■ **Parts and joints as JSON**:
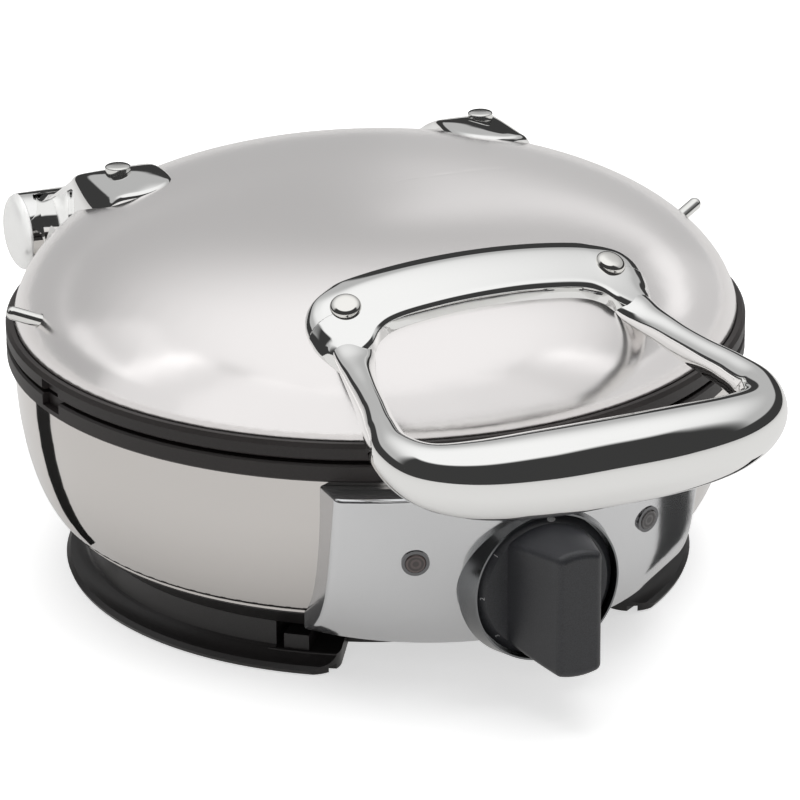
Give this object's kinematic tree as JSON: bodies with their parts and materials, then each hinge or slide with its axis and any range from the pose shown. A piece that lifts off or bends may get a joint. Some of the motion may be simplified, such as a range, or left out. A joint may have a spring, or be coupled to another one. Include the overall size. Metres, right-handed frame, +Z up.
{
  "type": "round waffle maker",
  "caption": "Round countertop waffle maker: polished bowl and hinged domed lid on a black base with a cord-wrap neck, cast loop handle, control panel with a dial and two lights.",
  "frame": {"origin": "centre of the footprint of the whole object, on the surface it stands on", "axes": "+Z up, -Y towards the front with the handle and the dial, +X to the right seen from the front"},
  "size_m": [0.3032, 0.4082, 0.1562],
  "materials": {
    "polished_dome": "polished stainless steel, softly buffed",
    "polished_bowl": "polished stainless steel",
    "polished_cast": "cast and mirror polished",
    "polished_steel": "mirror polished",
    "satin_metal": "satin grey metal",
    "panel_silver": "satin silver",
    "dark_chrome": "dark polished ring",
    "black_trim": "matte black, fine grain",
    "black_base": "semi-matte black",
    "knob_plastic": "satin charcoal",
    "white_mark": "printed white",
    "dark_lens": "smoked translucent",
    "white_nylon": "natural nylon",
    "foot_rubber": "matte",
    "nonstick_plate": "cast, dark non-stick coating",
    "shield_steel": "mill finish",
    "element_steel": "heat-dulled sheath",
    "plain_steel": "zinc plated",
    "brown_switch": "moulded thermoset",
    "lead_sleeve": "woven silicone sleeve"
  },
  "bodies": {
    "base": {"base_skirt": "black_base", "bottom_cover": "black_base", "bowl_shell": "polished_bowl", "control_panel": "panel_silver", "cord_clips": "black_base", "cord_inlet_bush": "foot_rubber", "cover_screws": "plain_steel", "hinge_barrel": "polished_cast", "hinge_bracket": "black_base", "hinge_bracket_screws": "plain_steel", "hinge_bushes": "white_nylon", "hinge_shaft": "plain_steel", "hinge_washers": "black_trim", "internal_leads": "lead_sleeve", "knob_bezel": "satin_metal", "lamp_holders": "white_nylon", "lens_rings": "dark_chrome", "lower_element_clips": "plain_steel", "lower_heat_shield": "shield_steel", "lower_heating_element": "element_steel", "lower_plate_screws": "plain_steel", "lower_ring_screws": "plain_steel", "lower_trim_ring": "black_trim", "lower_waffle_plate": "nonstick_plate", "power_lens": "dark_lens", "ready_lens": "dark_lens", "rubber_feet": "foot_rubber", "temperature_sensor": "plain_steel", "terminal_block": "white_nylon", "thermostat_nut": "plain_steel", "thermostat_spacer": "plain_steel", "thermostat_switch": "brown_switch"},
    "lid": {"upper_trim_ring": "black_trim", "dome_shell": "polished_dome", "upper_heat_shield": "shield_steel", "upper_waffle_plate": "nonstick_plate", "upper_heating_element": "element_steel", "upper_element_clips": "plain_steel", "upper_plate_screws": "plain_steel", "upper_ring_screws": "plain_steel", "thermal_fuse": "plain_steel", "handle": "polished_cast", "handle_backing_plate": "plain_steel", "handle_rivets": "polished_steel", "hinge_arm_left": "polished_cast", "hinge_arm_right": "polished_cast", "hinge_cap_left": "polished_cast", "hinge_cap_right": "polished_cast", "arm_rivets": "polished_steel", "arm_backing_plates": "plain_steel", "side_pin_left": "polished_steel", "side_pin_right": "polished_steel"},
    "knob": {"dial_knob": "knob_plastic", "dial_dot": "white_mark", "control_shaft": "plain_steel"}
  },
  "joints": [
    {"name": "lid_hinge", "type": "hinge", "parent": "base", "child": "lid", "pos_m": [0, 0.1875, 0.096], "axis": [-1, 0, 0], "range_deg": [0, 95]},
    {"name": "dial_turn", "type": "hinge", "parent": "base", "child": "knob", "pos_m": [0, -0.1385, 0.047], "axis": [0, 1, 0], "range_deg": [0, 270]}
  ]
}
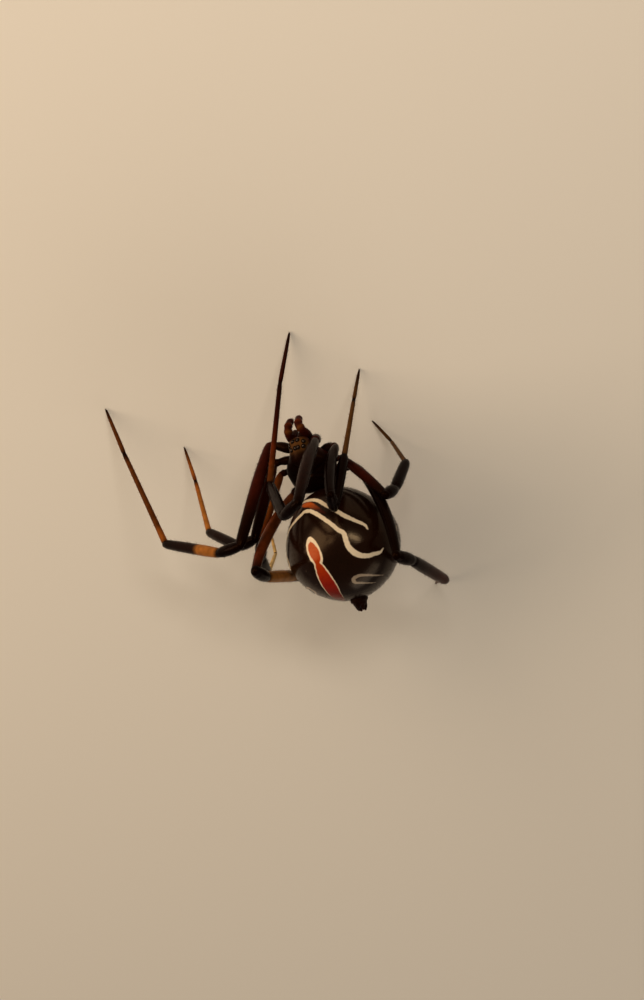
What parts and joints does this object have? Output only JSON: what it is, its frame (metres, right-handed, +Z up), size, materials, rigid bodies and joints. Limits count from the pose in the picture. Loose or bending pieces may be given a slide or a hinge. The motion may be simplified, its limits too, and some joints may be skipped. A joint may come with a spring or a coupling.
{
  "type": "black widow spider",
  "caption": "Still life-size model of a young female black widow spider, standing on its feet: glossy globe abdomen with pale lines and a red mark, slender banded legs.",
  "frame": {"origin": "middle of the ground that the spider spans, at the level its feet stand on", "axes": "+Z up, the head towards -Y, the animal's left side towards +X; Y is the longest side of the box"},
  "size_m": [0.0148, 0.0169, 0.011],
  "materials": {
    "abdomen_cuticle": "glossy black-brown cuticle with cream lines and a red mark, set with short dark bristles",
    "soft_cuticle": "satin dark brown cuticle",
    "carapace_cuticle": "satin to glossy dark reddish-brown shell",
    "sternum_cuticle": "satin dark brown shell",
    "eye_lens": "clear dark polished lens",
    "femur_cuticle": "satin reddish-brown cuticle, darker towards the knee",
    "patella_cuticle": "glossy black-brown cuticle",
    "tibia_cuticle": "satin cuticle, orange-tan band near the knee and black-brown beyond",
    "foot_cuticle": "fine-bristled brown cuticle with dark joints and tips",
    "palp_cuticle": "satin orange-brown cuticle with dark ends"
  },
  "bodies": {
    "root": {"abdomen": "abdomen_cuticle", "spinnerets": "soft_cuticle", "carapace": "carapace_cuticle", "sternum": "sternum_cuticle", "pedicel": "soft_cuticle", "mouthparts": "sternum_cuticle", "chelicera_left": "carapace_cuticle", "chelicera_right": "carapace_cuticle", "eye_front_middle_left": "eye_lens", "eye_front_middle_right": "eye_lens", "eye_front_side_left": "eye_lens", "eye_front_side_right": "eye_lens", "eye_rear_middle_left": "eye_lens", "eye_rear_middle_right": "eye_lens", "eye_rear_side_left": "eye_lens", "eye_rear_side_right": "eye_lens", "leg1_left_coxa": "femur_cuticle", "leg1_left_femur": "femur_cuticle", "leg1_left_patella": "patella_cuticle", "leg1_left_tibia": "tibia_cuticle", "leg1_left_foot": "foot_cuticle", "leg2_left_coxa": "femur_cuticle", "leg2_left_femur": "femur_cuticle", "leg2_left_patella": "patella_cuticle", "leg2_left_tibia": "tibia_cuticle", "leg2_left_foot": "foot_cuticle", "leg3_left_coxa": "femur_cuticle", "leg3_left_femur": "femur_cuticle", "leg3_left_patella": "patella_cuticle", "leg3_left_tibia": "tibia_cuticle", "leg3_left_foot": "foot_cuticle", "leg4_left_coxa": "femur_cuticle", "leg4_left_femur": "femur_cuticle", "leg4_left_patella": "patella_cuticle", "leg4_left_tibia": "tibia_cuticle", "leg4_left_foot": "foot_cuticle", "leg1_right_coxa": "femur_cuticle", "leg1_right_femur": "femur_cuticle", "leg1_right_patella": "patella_cuticle", "leg1_right_tibia": "tibia_cuticle", "leg1_right_foot": "foot_cuticle", "leg2_right_coxa": "femur_cuticle", "leg2_right_femur": "femur_cuticle", "leg2_right_patella": "patella_cuticle", "leg2_right_tibia": "tibia_cuticle", "leg2_right_foot": "foot_cuticle", "leg3_right_coxa": "femur_cuticle", "leg3_right_femur": "femur_cuticle", "leg3_right_patella": "patella_cuticle", "leg3_right_tibia": "tibia_cuticle", "leg3_right_foot": "foot_cuticle", "leg4_right_coxa": "femur_cuticle", "leg4_right_femur": "femur_cuticle", "leg4_right_patella": "patella_cuticle", "leg4_right_tibia": "tibia_cuticle", "leg4_right_foot": "foot_cuticle", "palp_left": "palp_cuticle", "palp_right": "palp_cuticle"}
  },
  "joints": []
}
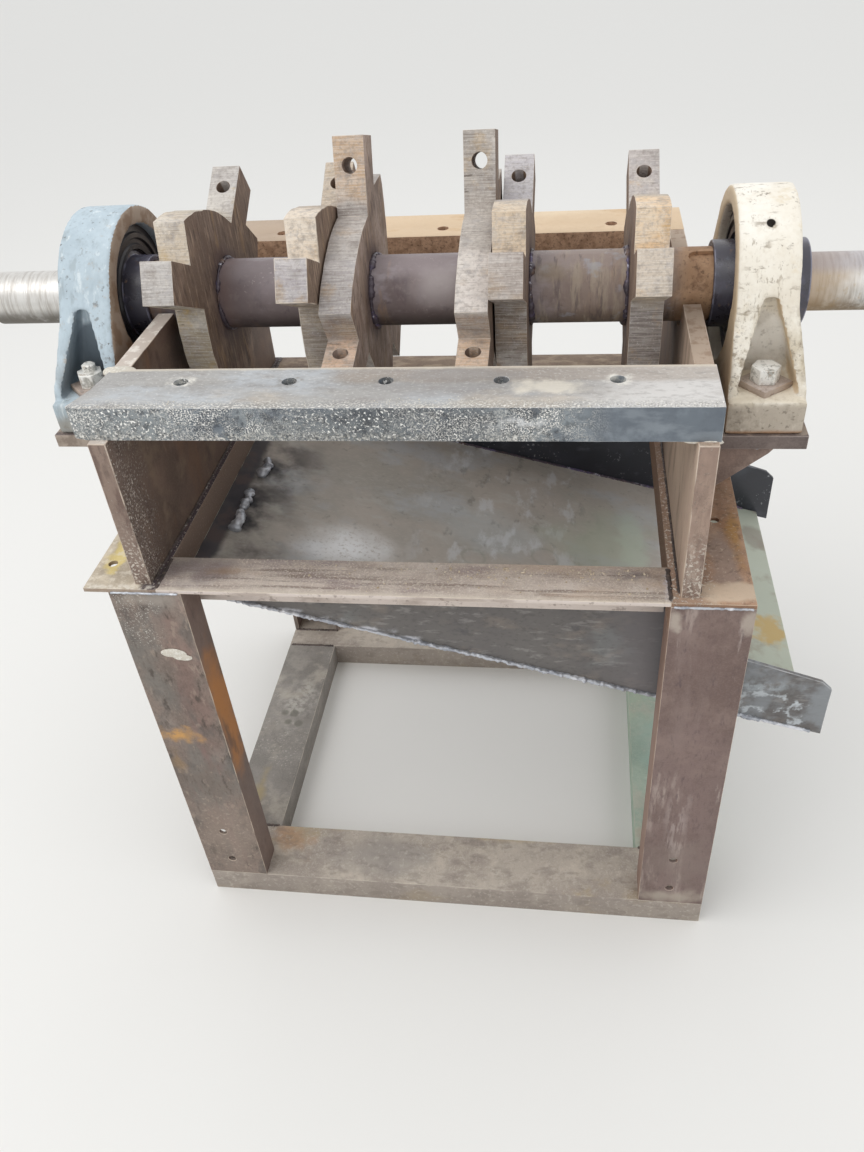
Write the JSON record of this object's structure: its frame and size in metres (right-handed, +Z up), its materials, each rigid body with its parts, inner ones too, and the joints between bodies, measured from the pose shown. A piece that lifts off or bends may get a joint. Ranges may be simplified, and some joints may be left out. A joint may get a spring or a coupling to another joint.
{
  "type": "hammer crusher",
  "caption": "Open lower housing of a hammer crusher: bare arm rotor in pillow blocks over a channel-iron stand with a sloping chute.",
  "frame": {"origin": "on the floor, under the centre of the overall box", "axes": "+X along the rotor towards the discharge side, +Y from the front to the rear, +Z up"},
  "size_m": [1.26, 0.67, 1.1341],
  "materials": {
    "channel_brown": "rusty mill scale",
    "channel_dark": "rusty mill scale with pale smears",
    "base_grey": "dusty",
    "base_green": "old pale green paint",
    "rail_tan": "dusty, sand-strewn",
    "rail_pale": "dusty",
    "rail_orange": "orange rust",
    "wall_rust": "dark brown rust",
    "bar_slate": "slate-grey, cement-specked",
    "bar_tan": "tan dust over rust",
    "chute_olive": "scuffed grey-olive",
    "cheek_grey": "dark grey",
    "cheek_black": "black",
    "bracket_brown": "rusty",
    "housing_blue": "chalky light blue-grey paint",
    "housing_cream": "worn cream paint",
    "bearing_steel": "greasy dark steel",
    "bolt_zinc": "weathered zinc",
    "washer_rust": "rusty",
    "shaft_steel": "mill scale, machined ends",
    "arm_cut": "flame-cut steel"
  },
  "bodies": {
    "frame": {"leg_front_left": "channel_brown", "leg_front_right": "channel_dark", "leg_rear_left": "channel_brown", "leg_rear_right": "channel_dark", "base_rail_front": "base_grey", "base_rail_rear": "base_grey", "base_rail_left": "base_grey", "base_rail_right": "base_green", "top_rail_front": "rail_tan", "top_rail_rear": "rail_tan", "top_rail_left": "rail_pale", "top_rail_right": "rail_orange", "side_wall_left": "wall_rust", "side_wall_right": "wall_rust", "flange_bar_front": "bar_slate", "flange_bar_rear": "bar_tan", "chute_floor": "chute_olive", "chute_cheek_front": "cheek_grey", "chute_cheek_rear": "cheek_black", "bracket_plate_left": "bracket_brown", "bracket_plate_right": "bracket_brown", "gussets_left": "bracket_brown", "gussets_right": "bracket_brown", "pillow_block_left": "housing_blue", "pillow_block_right": "housing_cream", "outer_ring_left": "bearing_steel", "outer_ring_right": "bearing_steel", "foot_bolts_left": "bolt_zinc", "foot_bolts_right": "bolt_zinc", "washer_plates_left": "washer_rust", "washer_plates_right": "washer_rust"},
    "rotor": {"shaft": "shaft_steel", "arm_plate_1": "arm_cut", "arm_plate_2": "arm_cut", "arm_plate_3": "arm_cut", "arm_plate_4": "arm_cut", "arm_plate_5": "arm_cut", "arm_plate_6": "arm_cut", "inner_ring_left": "bearing_steel", "inner_ring_right": "bearing_steel"}
  },
  "joints": [
    {"name": "rotor_spin", "type": "hinge", "parent": "frame", "child": "rotor", "pos_m": [0, 0, 0.942], "axis": [1, 0, 0], "continuous": true}
  ]
}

■ **Exercise goal**:
Each line in the data that holds the string "overall" should be found and copied.

■ **Final result**:
Give this object's kinematic tree as JSON: bodies with their parts and materials, then each hinge or slide with its axis and any range from the pose shown. A piece that lifts off or bends may get a joint. Some of the motion may be simplified, such as a range, or left out. A joint may have a spring, or be coupled to another one. Include the overall size. Metres, right-handed frame, +Z up.
  "frame": {"origin": "on the floor, under the centre of the overall box", "axes": "+X along the rotor towards the discharge side, +Y from the front to the rear, +Z up"},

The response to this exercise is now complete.